The future of travel: trains or planes? In May 2021, the French government banned domestic flights if the same distance can be covered by train in less than 2.5 hours. This law applies to 5,000 flights from 200,000 domestic flights in France annually, saving 55,000 t CO₂ – 0,23% of French aviation industry emissions. British journalist Joe Zadeh decided to check how the French solution works. Last summer, he travelled 2,752 km on 10 French trains, which took him almost 27 hours, and emitted 90% less CO₂ than if traveled by plane. The train ticket cost him 201 sterling.

As Europeans look for low-emission travel, Austrian rail operator ÖBB announced the return of the night train from Berlin to Paris nine years after the cancellation of this connection. In Mannheim, Germany, there will be a hub for night trains and Brussels-Vienna and Paris-Vienna connections, where you can change to a train to Berlin.

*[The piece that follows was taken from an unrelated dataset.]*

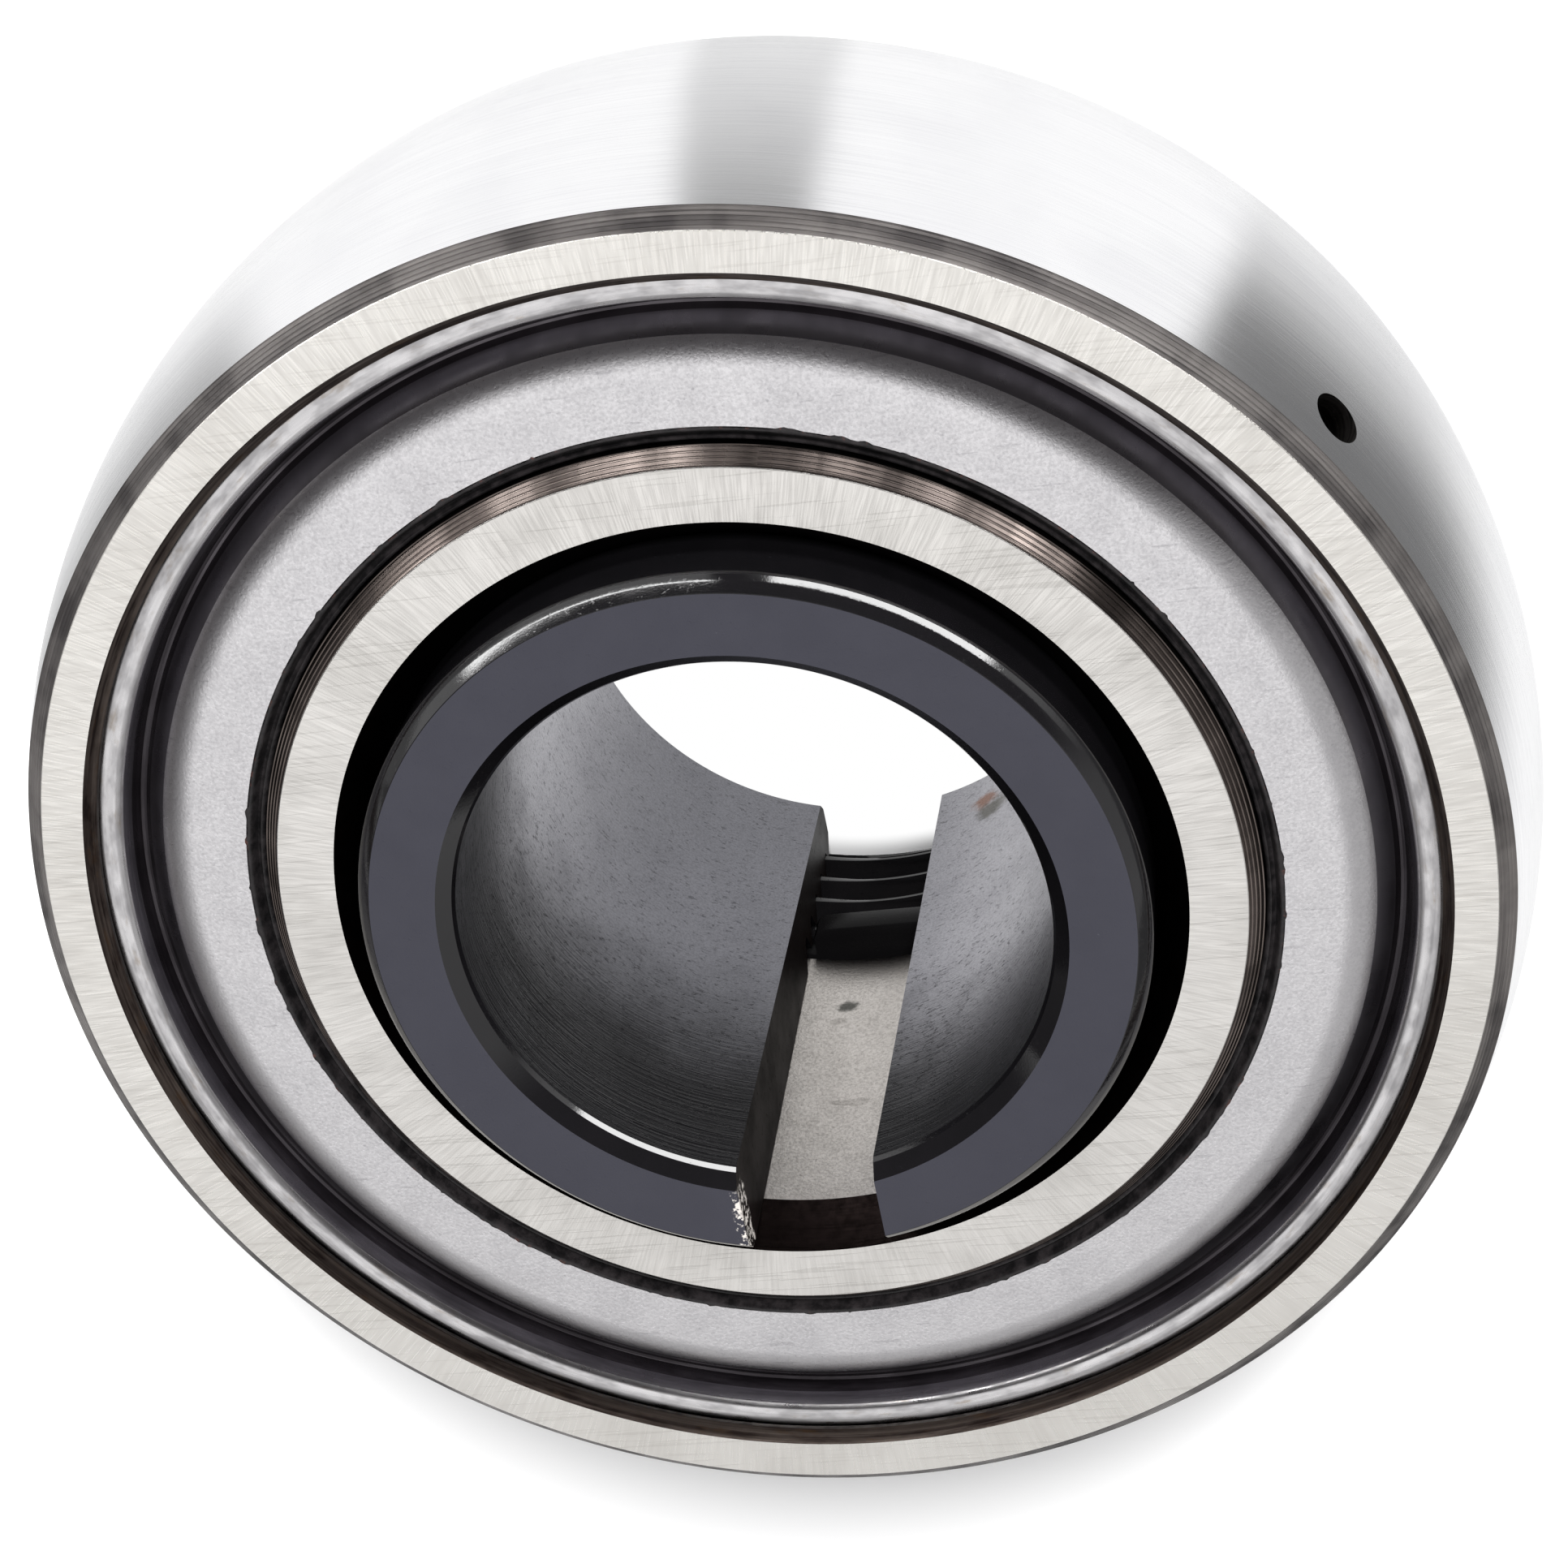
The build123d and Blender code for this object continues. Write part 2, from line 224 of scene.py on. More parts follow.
class Surface(Tree):
    """A material of the object, with what its patterns need: the point in mm, its radius and its direction."""

    def __init__(self, name):
        self.material = bpy.data.materials.new(name)
        super().__init__(self.material)
        self.bsdf = self.node("ShaderNodeBsdfPrincipled")
        self.node("ShaderNodeOutputMaterial", i0=self.bsdf.outputs[0])
        self.mm, (self.x, self.y, self.z), flat = self.place()
        self.radius = self.vec("LENGTH", flat)
        self.around = self.vec("NORMALIZE", flat)

    def wrapped(self, scale, height, stretch, detail=3.0, rough=0.55):
        """Noise that runs round the axis at one scale and along a height at another, with no seam."""
        turn = self.vec("SCALE", self.around, scale=scale)
        rise = self.node("ShaderNodeCombineXYZ", Z=self.mul(height, stretch)).outputs[0]
        return self.noise(self.vec("ADD", turn, rise), 1.0, detail, rough)

    def scratches(self, angle, density, fine, seed, low=0.66, high=0.72):
        """Thin straight scratches at one angle, 0 to 1."""
        turned_mm = self.node("ShaderNodeMapping", Vector=self.mm, Location=(seed * 3.1, seed * 1.7, seed),
                              Rotation=(0, 0, math.radians(angle)), Scale=(density, fine, 1.0)).outputs[0]
        return self.rng(self.noise(turned_mm, 1.0, 1.0, 0.4), low, high)

    def spot(self, centre, far, near, level):
        """A small blot with a ragged edge, 0 at far mm from its centre and level at near."""
        ragged = self.mul(self.sub(self.noise(self.mm, 2.2, 3.0, 0.7), 0.5), far * 1.2)
        return self.rng(self.add(self.vec("DISTANCE", self.mm, centre), ragged), far, near, 0.0, level)

    def between(self, value, ends, soft):
        """1 between two values, fading to 0 within soft of each."""
        low, high = ends
        return self.mul(self.rng(value, low, low + soft), self.rng(value, high, high - soft))

    def finish(self, colour, metallic, rough, normal):
        values = {"Base Color": colour, "Metallic": metallic, "Roughness": rough, "Normal": normal}
        for key, value in values.items():
            self.put(self.bsdf, key, value)
        return self.material


def rgb(*seen):
    """A colour given as it is seen, 0 to 255, made linear for the shader."""
    shares = [v / 255 for v in seen]
    return (*[v / 12.92 if v <= 0.04045 else ((v + 0.055) / 1.055) ** 2.4 for v in shares], 1.0)


# ---------------------------------------------------------------- materials
# Places on the object, in mm. Left and right are as in the photograph, which has the slot at its bottom
# and +X on its right.
STAIN = (-0.7, -12.77, -5.48)       # on the ring's cone, seen through the slot
RUST = (4.42, -8.97, -13.2)         # deep in the sleeve's bore, on the right of the slot
RUST_DARK = (4.75, -8.8, -12.3)
SHADED_SIDE = (-0.47, -0.883, 0.0)    # the side on which the bore's satin is painted darker, as shade
NICK_X = (-2.75, -2.3)              # the bare corner of the sleeve, on the left of the slot
NICK_Y = (-13.3, -10.2)
NICK_Z = 8.2
LIP_EDGE = (17.40, 17.56)           # where the seal's rubber meets its plate


def ground_face(name, base, dark, rough, streak, hatch=0.25, lap=130.0):
    """A face that was ground flat: marks across it, clouds and a few straight scratches."""
    s = Surface(name)
    radial = s.wrapped(lap, s.radius, 0.35, 2.0, 0.6)
    coarse = s.noise(s.mm, 0.35, 3.0)
    fine = s.wrapped(lap * 3.2, s.radius, 0.8, 1.0)
    cross = s.add(s.scratches(28, 0.25, 9.0, 1.0),
                  s.add(s.scratches(-37, 0.3, 8.0, 2.0), s.scratches(81, 0.22, 10.0, 3.0)), clamp=True)
    tone = s.mul(s.rng(radial, 0.3, 0.7), streak)
    tone = s.add(tone, s.mul(s.rng(coarse, 0.35, 0.7), 0.3))
    tone = s.add(tone, s.mul(cross, hatch), clamp=True)
    relief = s.bump(s.add(radial, s.mul(fine, 0.6)), 0.09, 0.02)
    gloss = s.rng(fine, 0.3, 0.7, rough - 0.06, rough + 0.08)
    return s.finish(s.mix(tone, base, dark), 1.0, gloss, s.bump(cross, 0.13, 0.01, relief))


def turned(name, base, dark, rough, lines=7.0, wave=1.0, tint=None, metal=1.0, worn=34.0):
    """Turned steel: rings round the axis, and wear that is uneven along the way."""
    s = Surface(name)
    across = s.add(s.radius, s.mul(s.z, 0.8))
    rings = s.wrapped(2.5, across, lines, 2.0, 0.6)
    wear = s.wrapped(worn, across, 2.2, 3.0, 0.6)
    tone = s.add(s.mul(s.rng(rings, 0.35, 0.65), 0.7 * wave), s.mul(s.rng(wear, 0.4, 0.7), 0.45), clamp=True)
    colour = s.mix(tone, base, dark)
    if tint:
        spots = s.rng(s.wrapped(14.0, across, 2.4, 4.0, 0.65), 0.54, 0.74)
        colour = s.mix(s.mul(spots, 0.5), colour, tint)
    gloss = s.rng(wear, 0.3, 0.7, rough - 0.06, rough + 0.1)
    return s.finish(colour, metal, gloss, s.bump(rings, 0.35, 0.03))


def honed_sphere(name, base, dark):
    """The bright outside of the outer ring: fine rings round the axis under soft clouds."""
    s = Surface(name)
    brush = s.wrapped(2.2, s.z, 16.0, 3.0, 0.7)
    fine = s.wrapped(7.0, s.z, 60.0, 1.0)
    cloud = s.noise(s.mm, 0.16, 3.0)
    tone = s.add(s.mul(s.rng(brush, 0.35, 0.7), 0.30), s.mul(s.rng(cloud, 0.4, 0.7), 0.25), clamp=True)
    relief = s.bump(s.add(brush, s.mul(fine, 0.5)), 0.22, 0.02)
    return s.finish(s.mix(tone, base, dark), 1.0, s.rng(brush, 0.3, 0.7, 0.15, 0.23), relief)


def plate_steel(name, base, dark, rough, speckle=0.5, stain=None):
    """Pressed or bored steel with an even grain, specks, blotches and hairlines."""
    s = Surface(name)
    grain = s.noise(s.mm, 9.0, 3.0, 0.7)
    specks = s.rng(s.noise(s.mm, 5.5, 2.0, 0.5), 0.66, 0.74)
    blotch = s.noise(s.mm, 0.55, 3.0, 0.6)
    hair = s.add(s.scratches(12, 0.5, 5.0, 5.0, 0.72, 0.76),
                 s.scratches(-52, 0.45, 5.0, 6.0, 0.72, 0.76), clamp=True)
    tone = s.add(s.mul(s.rng(grain, 0.35, 0.7), speckle), s.mul(s.rng(blotch, 0.35, 0.7), 0.25))
    tone = s.add(tone, s.mul(s.most(specks, hair), 0.45), clamp=True)
    colour = s.mix(tone, base, dark)
    if stain:
        colour = s.mix(s.spot(stain, 0.45, 0.2, 0.85), colour, rgb(52, 54, 50))
    return s.finish(colour, 1.0, s.rng(grain, 0.3, 0.7, rough - 0.06, rough + 0.06), s.bump(grain, 0.35, 0.03))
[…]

Passenger planes leave contrails – ice crystals that create artificial clouds around particles found in aircraft exhaust gases. According to the Intergovernmental Panel on Climate Change (IPCC), contrails are responsible for approximately 35% of aviation’s contribution to global warming. Thanks to satellites and the use of machine learning, planes can avoid contrails. The key is to avoid moist “ice-saturated areas” while flying. This usually requires altitude-like manoeuvres to avoid areas of turbulence.